Make your Data Valuable
Valuable data needs
Performance - you need it fast
Quality - you need to cleanse data before publishing
Documentation - you need a data dictionary
At every step of making data valuable, the user need comes first. The domain model should capture the user needs.
Performance: Understand how the Domain Model maps to the Physical Data Storage
The event data will be enormous and will not be clean. Step one to cleaning is
Understand the distribution keys of the data
The distribution keys will be the natural keys for large parallel actions on the data. If your domain model centralizes a person, it is an excellent choice for your distribution key. How do you recognize this key? It will be in nearly every join you do in SQL.
In Snowflake, this will be your clustering key: https://docs.snowflake.com/en/user-guide/tables-clustering-keys.html.
Snowflake will cluster your tables automatically: https://docs.snowflake.com/en/user-guide/tables-auto-reclustering.html.
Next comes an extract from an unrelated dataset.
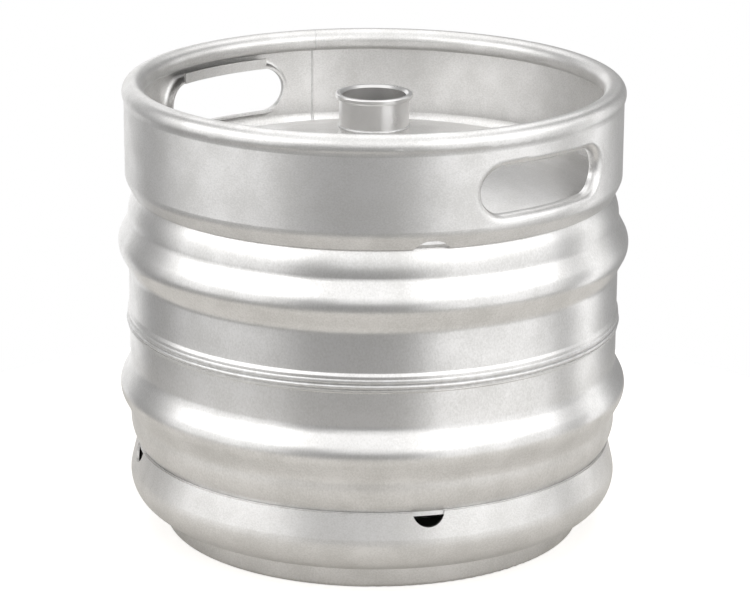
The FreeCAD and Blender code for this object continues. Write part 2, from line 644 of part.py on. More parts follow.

Quality: Cleansing the data before Publishing
Develop pipelines in Step Functions that are dedicated to cleansing the data.
Write SQL Tests for
Filling in missing data
Removing stale and bad data
Cleanse Data Content
Validate address data using open standards like Google Geocoding
Cleanse data with Python tools you understand
Build Self-Service Data Access for Customers
When organizations are data-hungry, the consumers of the data need self-service access. The domain model in the early stages of your data project is crucial when building a self-service data access endpoint.
Turn your Domain Model into a Data Dictionary
The domain model is the guide to building a proper Data Dictionary. I recommend utilizing JSON object definitions in a simple React component to produce data dictionaries for the data we provide.
Publish the Models in a Self-Service BI Tool
Many BI tools exist to allow users to self-serve on your data. I generally use Tableau because it is a de-facto standard for BI tools. It is immensely flexible and powerful, even if it is overpriced.
If the price is too much, the React Google Charts API has many good visualization components embedded directly in a React application.